Offering a different take on menswear was Victor Lytvinenko, creative director of Raleigh Workshop, who made his first appearance at New York Men’s Day. Although the Big Apple is a far cry from his home base of Raleigh, North Carolina, Lytvinenko brought along a group of creatives from the city to walk as models in the presentation. Raleigh is best known for its selvedge denim — and there was plenty of that — but these looks were customized with an array of embellishments that made every piece look like a work of art. Some of the pieces will be in the commercial line, Lytvinenko said, but most were one-offs intended to showcase a creative spirit.

“During the day we make jeans,” he said, “but after dark, we invite creatives in and we make new things without fear — clothes, music, dance, poetry, paintings, friendships and conversations.”
At A.Potts, designer Aaron Potts found inspiration in an unlikely place, the 1994 film “The Little Rascals.” The designer was drawn to the film’s rebellious spirit and blended that with his memory of New York City in the ‘90s.
“It was like superchic people in all black hustling and bustling through the streets and looking amazing,” he explained. “That’s what imprinted on me as a young person moving to New York City, so I wanted to capture that feeling.”
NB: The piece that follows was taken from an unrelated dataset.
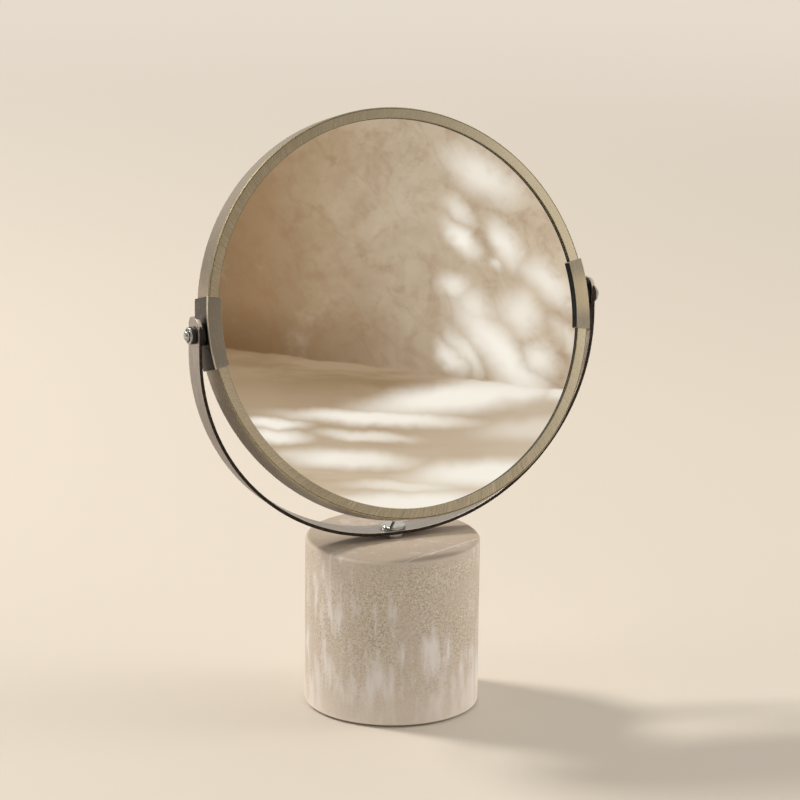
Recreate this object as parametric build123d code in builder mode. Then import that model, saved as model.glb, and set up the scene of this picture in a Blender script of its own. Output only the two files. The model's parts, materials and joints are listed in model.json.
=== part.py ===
"""Round two-sided table mirror that swivels in a strip yoke on a cylindrical cement base.

Millimetres, +Z up, the mirror's front towards -Y, pivot axis along X.
The origin is the centre of the underside, at the level that the pad stands on.
Each piece of the real object is one part. The mirror is modelled at rest, leaning back.
"""

import os
from math import cos, radians, sin, sqrt

from build123d import *

# ---------------------------------------------------------------- sizes

# base
base_d = 86.0  # diameter of the cast cylinder
base_h = 84.0  # height of the casting, without the pad
base_top_round = 2.0  # rounding of the top edge
base_edge_break = 0.8  # bevel round the lower edge
pad_margin = 4.0  # cement left round the pad
pad_t = 2.5  # thickness of the pad
pad_proud = 1.0  # how far the pad stands out of its recess
pad_fit = 0.15  # gap between pad and recess wall

# threaded insert, cast into the top of the base
insert_d = 10.0
insert_l = 22.0
insert_neck_d = 8.4  # waist that the cement grips
insert_neck_l = 7.0
insert_bore_l = 19.0  # depth of the threaded bore
insert_chamfer = 0.6
cast_fit = 0.03  # gap between the insert and the cement round it

# spacer and screw that hold the yoke
spacer_d = 12.0
spacer_h = 2.3
spacer_bevel = 0.6
yoke_screw_d = 6.0
screw_head_d = 12.6
screw_head_h = 1.7
screw_head_round = 0.7
screw_slot_w = 1.5
screw_slot_depth = 0.8
screw_slot_angle = 57.0  # direction of the slot, seen from above
yoke_screw_reach = 15.0  # length of thread in the insert
screw_tip_chamfer = 0.6
thread_fit = 0.05  # radial gap of a thread in its nut or insert
hole_fit = 0.15  # radial gap of a screw in a plain hole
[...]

The bulk of the fall 2023 collection is created in all black with varying fabrics and textures such as faux leather, heavy duck cotton and Neoprene designed in A.Potts’ signature oversize styles. The designer wanted to juxtapose the heaviness of the black pieces with an array of lighter styles created in all white, such as fringe-embellished separates. Potts explained he “punctuated” the collection with a few red pieces to “give it a little more emotion.”
Stephen Mikhail is venturing once again into dark territories, with his latest collection for Atelier Cillian, inspired by the “Malleus Maleficarum,” a detailed legal and theological document (published in 1486) regarded as the standard handbook on witchcraft.
“We went dark again — it’s where I thrive the most,” said the designer during his presentation, a dark lineup (literally) but with clean silhouettes driven by tailoring, such as a sheer black suit with black embroidered tree branches, a silver armor-like built-up coat played into the persecution bit, and a collarless version of a black moto jacket with cuff overlays. This time around Mikhail’s staple tweed suit was offered in black and white.
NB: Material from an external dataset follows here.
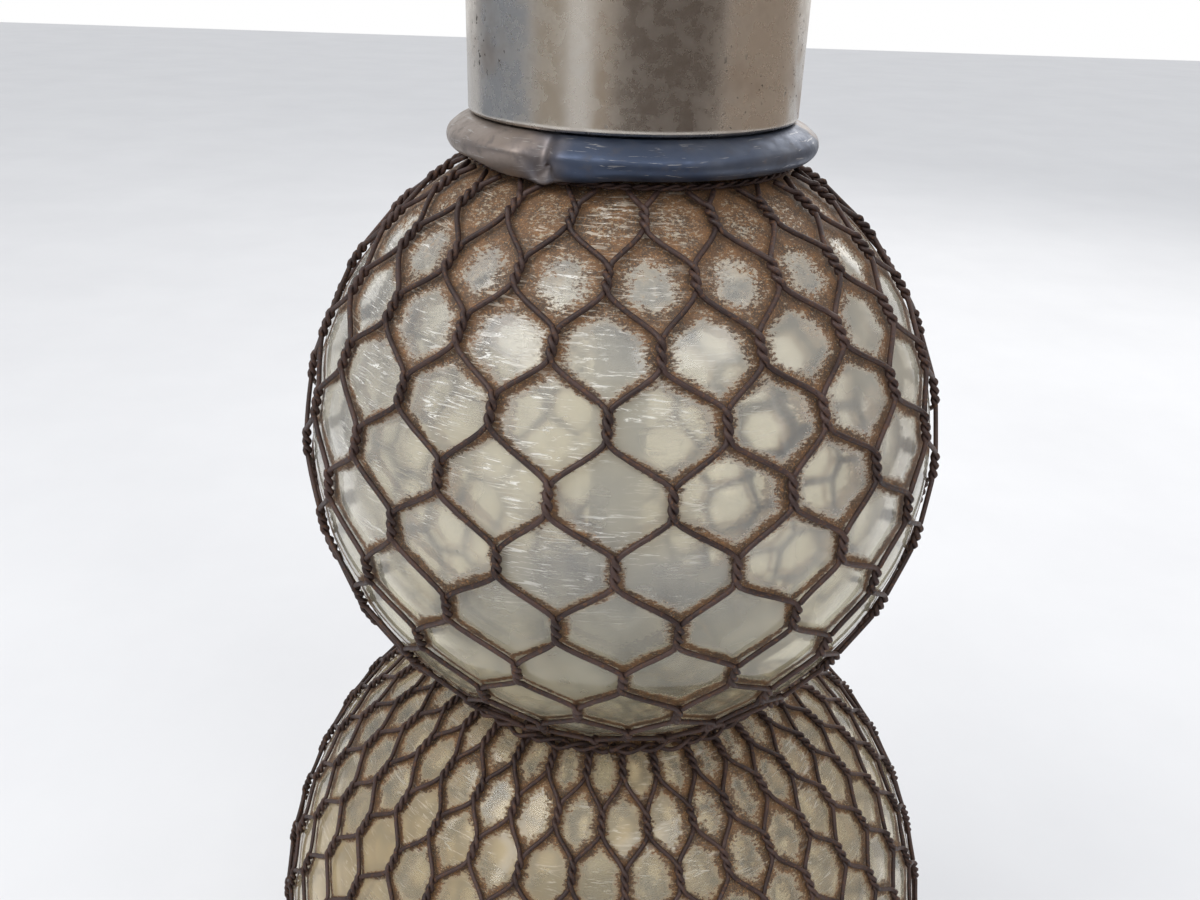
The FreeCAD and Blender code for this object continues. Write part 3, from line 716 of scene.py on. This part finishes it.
def twisted_hoop(hoop, mat):
    """Two wires twisted round each other in a closed hoop."""
    low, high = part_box(hoop["node"])
    r = (high.x - low.x) / 2 - hoop["rim"] - hoop["inset"]
    z = (high.z + low.z) / 2
    lines = []
    count = int(hoop["twists"] * hoop_steps)
    for side in (0.0, math.pi):
        line = []
        for k in range(count):
            a = 2 * math.pi * k / count
            phi = hoop["twists"] * a + side
            sway = hoop["wander"] * (math.sin(3 * a + side) + 0.6 * math.sin(7 * a + 1.3))
            rr = r + hoop["spread"] * math.cos(phi)
            line.append((rr * math.sin(a), -rr * math.cos(a), z + hoop["spread"] * math.sin(phi) + sway))
        lines.append(line)
    piece = add_tubes(hoop["name"], lines, hoop["wire"], hoop_sides, mat, closed=True)
    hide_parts(hoop["node"])


def collar(mat):
    """Pewter collar with a rolled bead that is crushed and split at one place."""
    bead_r = (collar_hi.x - collar_lo.x) / 2
    low = collar_lo.z
    cap_z = cap_lo.z
    bore = neck_r + collar_bore_gap
    sleeve = bore + collar_sleeve_wall
    mid = low + bead_mid_rise
    outline = [(bore, low + 1.8 * MM), (bore + 1.8 * MM, low + 0.5 * MM)]
    outline += [(sleeve - 1.0 * MM, low + 0.3 * MM), (sleeve + 1.2 * MM, low + 0.25 * MM)]
    outline += arc_points(bead_r - bead_edge_r, mid, bead_edge_r, -80, 38, 14)
    outline += [(bead_r - 1.15 * MM, low + 4.75 * MM), (bead_r - 2.1 * MM, low + 5.5 * MM),
                (bead_r - 3.1 * MM, low + 6.0 * MM)]
    outline += [(cap_hi.x - 0.2 * MM, cap_z - 0.35 * MM), (cap_hi.x - 1.4 * MM, cap_z - 0.3 * MM),
                (sleeve, cap_z - 0.3 * MM)]
    outline += [(sleeve, collar_hi.z - 0.6 * MM), (sleeve - 0.6 * MM, collar_hi.z), (bore, collar_hi.z)]
    hole_out = bead_r - hole_inset
    hole_turn = dent_turn + hole_shift
    hole = Vector((hole_out * math.sin(hole_turn), -hole_out * math.cos(hole_turn), low + hole_rise))

    def crush(p):
        """Dents the bead and opens a small hole under the dent; the sleeve stays round."""
        x, y, z = p
        a = math.atan2(x, -y)
        r = math.hypot(x, y)
        if r < sleeve + 0.4 * MM:
            return p
        out = (r - sleeve) / (bead_r - sleeve)
        under = max(0.0, min(1.0, (mid + 0.8 * MM - z) / (2.4 * MM)))
        off = math.degrees(a - dent_turn)
        fold = math.exp(-(off / fold_width) ** 2)
        lobe = math.exp(-((off - lobe_at) / lobe_width) ** 4)
        lip = math.exp(-((off - lip_at) / lip_width) ** 2)
        z2 = z - out * (lobe_drop * lobe * under + lip_drop * lip * under + fold_drop * fold) * MM
        r2 = r - out * (fold_pull * fold * (1.15 - under) + lobe_pull * lobe * under + lip_pull * lip) * MM
        wave = bead_wave * noise.noise(Vector((x, y, z)) * 70.0)
        v = Vector(((r2 + wave) * math.sin(a), -(r2 + wave) * math.cos(a), z2))
        near = (v - hole).length / hole_r
        v.z += hole_lift * math.exp(-near ** 2)
        inward = 1 - hole_pull * math.exp(-near ** 2) / r
        return (v.x * inward, v.y * inward, v.z)

    verts, faces = lathe(outline, collar_sides, crush)
    piece = add_mesh("neck_collar_beaded", verts, faces, mat, "vessel")
    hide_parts("neck_collar")


def screw_cap(mat):
    """The cylinder that screws over the collar, with a softened lower edge and a rounded shoulder."""
    r = (cap_hi.x - cap_lo.x) / 2
    low = cap_lo.z
    top = cap_hi.z
    inner = r - cap_wall
    outline = [(inner, low), (r - 0.7 * MM, low), (r - 0.3 * MM, low + 0.12 * MM), (r, low + cap_rim)]
    outline += [(r, low + cap_rim + (top - low - cap_ends) * t) for t in (0.02, 0.25, 0.5, 0.75, 0.98)]
    outline += arc_points(r - cap_shoulder_r, top - cap_shoulder_r, cap_shoulder_r, 0, 90, 10)
    outline += [(cap_flat_r, top), (cap_hole_r + 0.4 * MM, top), (cap_hole_r, top - 0.2 * MM),
                (cap_hole_r, top - 2.6 * MM)]
    outline += arc_points(inner - 5.4 * MM, top - 7.6 * MM, cap_shoulder_r, 90, 0, 6)
    outline += [(inner - 0.4 * MM, web_z + cap_web), (cap_stem_r, web_z + cap_web),
                (cap_stem_r, web_z), (inner, web_z)]

    def dull(p):
        v = Vector(p)
        out = Vector((v.x, v.y, 0.0)).normalized()
        return tuple(v + out * cap_dullness_mm * MM * noise.noise(v * 45.0))

    verts, faces = lathe(outline, cap_sides, dull)
    piece = add_mesh("head_cap_turned", verts, faces, mat, "head")
    piece.modifiers.new("edges", "EDGE_SPLIT").split_angle = math.radians(50)
    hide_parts("head_cap")


def dress(nodes, mat):
    """A better material for CAD nodes that keep their own shape."""
    for name in nodes:
        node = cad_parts[name]
        node.data.materials.clear()
        node.data.materials.append(mat)


def camera():
    """The camera of the photograph, and colours that render as they are written."""
    data = bpy.data.cameras.new("photo_camera")
    data.sensor_width = sensor_width
    data.lens = camera_focal_px / image_width_px * sensor_width
    data.clip_start = 0.005
    data.clip_end = 20.0
    cam = bpy.data.objects.new("photo_camera", data)
    bpy.context.scene.collection.objects.link(cam)
    ahead = Vector((0, math.cos(camera_pitch), -math.sin(camera_pitch)))
    level_up = Vector((0, math.sin(camera_pitch), math.cos(camera_pitch)))
    right = Vector((1, 0, 0)) * math.cos(camera_roll) + level_up * math.sin(camera_roll)
    up = level_up * math.cos(camera_roll) - Vector((1, 0, 0)) * math.sin(camera_roll)
    turn = Matrix((right, up, -ahead)).transposed().to_4x4()
    cam.matrix_world = Matrix.Translation(camera_place) @ turn
    bpy.context.scene.camera = cam
    bpy.context.scene.view_settings.view_transform = "Standard"


def lamp(name, place_at, size, power, colour):
    data = bpy.data.lights.new(name, "AREA")
    data.shape = "RECTANGLE"
    data.size, data.size_y = size
    data.energy = power
    data.color = colour
    obj = bpy.data.objects.new(name, data)
    bpy.context.scene.collection.objects.link(obj)
    obj.location = place_at
    obj.rotation_mode = "QUATERNION"
    obj.rotation_quaternion = (Vector(lamp_aim) - Vector(place_at)).to_track_quat("-Z", "Y")
    obj.visible_camera = False


def backdrop():
    """Pale floor with a soft grain, and a plain white surround."""
    mesh = bpy.data.meshes.new("floor")
    corners = [(x * floor_half, y * floor_half, 0) for x, y in ((-1, -1), (1, -1), (1, 1), (-1, 1))]
    mesh.from_pydata(corners, [], [(0, 1, 2, 3)])
    floor = bpy.data.objects.new("floor", mesh)
    bpy.context.scene.collection.objects.link(floor)
    floor.location.z = -floor_gap
    mat, tree, shader = material("pale_floor")
    where = place(tree)
    tone = grain(tree, where, 7.0, 5.0, 0.6)
    colour = mix(tree, tone, rgb(0.66, 0.66, 0.67), rgb(0.76, 0.76, 0.765))
    tree.links.new(colour, shader.inputs["Base Color"])
    shader.inputs["Roughness"].default_value = 0.6
    mesh.materials.append(mat)

    world = bpy.data.worlds.new("studio")
    bpy.context.scene.world = world
    world.use_nodes = True
    tree = world.node_tree
    tree.nodes.clear()
    out = tree.nodes.new("ShaderNodeOutputWorld")
    shade = tree.nodes.new("ShaderNodeBackground")
    tree.links.new(shade.outputs[0], out.inputs[0])
    path = tree.nodes.new("ShaderNodeLightPath")
    seen = most(tree, path.outputs["Is Camera Ray"], path.outputs["Is Transmission Ray"])
    seen = most(tree, seen, path.outputs["Is Glossy Ray"])
    tone = mix(tree, seen, rgb(0.90, 0.92, 0.96), rgb(1.0, 1.0, 1.0))
    tree.links.new(tone, shade.inputs["Color"])
    tree.links.new(plus(tree, times(tree, seen, 0.1), 0.9), shade.inputs["Strength"])


def panel(name, turn_from, turn_to, colour):
    """A standing panel that only reflections see, so that bright metal shows bands as in a room."""
    ends = []
    for turn in (turn_from, turn_to):
        a = math.radians(turn)
        ends.append((panel_distance * math.sin(a), -panel_distance * math.cos(a)))
    corners = [(*ends[0], panel_low), (*ends[1], panel_low), (*ends[1], panel_high), (*ends[0], panel_high)]
    mesh = bpy.data.meshes.new(name)
    mesh.from_pydata(corners, [], [(0, 1, 2, 3)])
    obj = bpy.data.objects.new(name, mesh)
    bpy.context.scene.collection.objects.link(obj)
    mat, _, shader = material(name)
    shader.inputs["Base Color"].default_value = rgb(*colour)
    shader.inputs["Roughness"].default_value = 0.9
    mesh.materials.append(mat)
    obj.visible_camera = False
    obj.visible_diffuse = False
    obj.visible_shadow = False
    obj.visible_transmission = False


glass = glass_material()
wire = wire_material()
nickel = nickel_material("worn_nickel", 0.7, 0.95)
pewter = pewter_material()
rubber = plain_material(
    "old_rubber", (0.02, 0.019, 0.018), (0.05, 0.045, 0.042), 0.0, 0.75, 160.0, 0.1 * MM)
plaster = plain_material("plaster", (0.42, 0.37, 0.29), (0.62, 0.58, 0.5), 0.0, 0.9, 90.0, 0.3 * MM)
brass = plain_material(
    "tarnished_brass", (0.30, 0.20, 0.08), (0.52, 0.38, 0.16), 0.95, 0.36, 120.0, 0.05 * MM)
steel = plain_material(
    "turned_steel", (0.30, 0.29, 0.28), (0.46, 0.45, 0.44), 1.0, 0.32, 150.0, 0.05 * MM)
tin = plain_material("dull_tin", (0.33, 0.33, 0.32), (0.5, 0.5, 0.49), 0.9, 0.45, 90.0, 0.08 * MM)
leather = plain_material(
    "greased_leather", (0.07, 0.04, 0.02), (0.14, 0.08, 0.045), 0.0, 0.6, 300.0, 0.1 * MM)
tube_glass = clear_glass_material()

camera()
blown_glass(glass)
netting("upper_netting_wires", UPPER_NET, "upper_netting", wire)
netting("lower_netting_wires", LOWER_NET, "lower_netting", wire)
for hoop in HOOPS:
    twisted_hoop(hoop, wire)
collar(pewter)
screw_cap(nickel)
dress(["head_body", "spout", "top_cap", "lever"], nickel)
dress(["foot", "spout_nozzle"], pewter)
dress(["plaster_bed", "neck_cement"], plaster)
dress(["neck_gasket", "piston_disc", "tube_washer", "waist_plug_ring"], rubber)
dress(["piston", "tube_nut", "valve_spring"], brass)
dress(["lever_pin"], steel)
dress(["gas_tube", "waist_plug"], tin)
dress(["piston_packing"], leather)
dress(["dip_tube"], tube_glass)

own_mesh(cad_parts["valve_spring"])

backdrop()
for row in LAMPS:
    lamp(*row)
for row in PANELS:
    panel(*row)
Cropped jackets were featured extensively in tweed and other versions while Mikhail’s recurring raffia pieces (including one in silver), cutouts on draped shirts with visible slices of skin, and a black mesh long-sleeved shirt added a dose of sensuality to the lineup.
“This collection feels like an extension of me — as artists we always look back and say, ‘I can’t believe I did that,’ but as of now I am very happy,” said Mikhail.
A Newcomer to New York Men’s Day, Beam Ratchapol Ngaongam, presented his debut collection for his knitwear line Bulan.
What began as a side project, and two years in the making, has morphed into a genderless knitwear collection in a variety of textures, shapes and colors.
Ngaongam said the collection is inspired by mental health issues he has witnessed in his family. “They have to wake up and fight everyday, and I wanted to bring awareness to these issues,” he said. He illustrated this through the various holes seen on oversize cable-knit sweaters and matching shorts ensembles, as well as the asymmetric draping, twisting and imperfections on pieces such as vests, knit dresses and pants, all finished in colorful neon, pastel and neutral tones and patterns.
In an industry where a wave of exuberant knitwear designers continue to emerge, Ngaongam’s first outing is shaking up the market with new ways of thinking about colors, shape and technique.

Playfulness continued to permeate the namesake label of Nicholas Raefski, who offered a collection inspired by the heroes he looked up to as a child. These included notables such as hockey legend Wayne Gretzky, Queen’s Freddie Mercury, John Lennon and even one of Star Wars’ most famous characters, Obi Wan Kenobi.
Each of Raefski’s chosen heroes was represented in separate vignettes: a graphic white button-down shirt depicted a huddle of hockey players; a red, white and black moto jacket paired with black leather pants was very Mr. Mercury, and a double-breasted black-and-white trench was printed with John Lennon’s portrait.

Suits continue to be a key category for Raefski, who this season presented two youthful versions: an all-brown corduroy and a black-and-white graphic model with all of the designer’s heroes front and center. New this season was womenswear. “I wanted a new challenge,” said the designer. But while he gets points for effort, this is one avenue that will need some refinement.
Initially launching in 2016, Jahnkoy designers Burkindy and Marusya Tamboura debuted their ready-to-wear men’s collection that merges traditional textiles with contemporary silhouettes. The collection features a handwoven textile made in Burkina Faso, which appears in many of the collection’s outerwear.
“We’re creating the new modern man, it’s not one thing or the other,” Burkindy said. “You can mix things and you won’t be intimidated. You can wear the hat with something else. You can mix the colors — it’s like how do you put the whole thing in a pot and pull something that everyone can wear.”

The collection also continues Jahnkoy’s partnership with Puma, which the brand debuted in 2019. The collaboration offers codesigned Puma and Jahnkoy tracksuits customized with leftover fabric from the collection’s pieces. Tamboura described the collaboration as a “merge of athleisure and hand craftsmanship with the message to revive global cultural heritage.”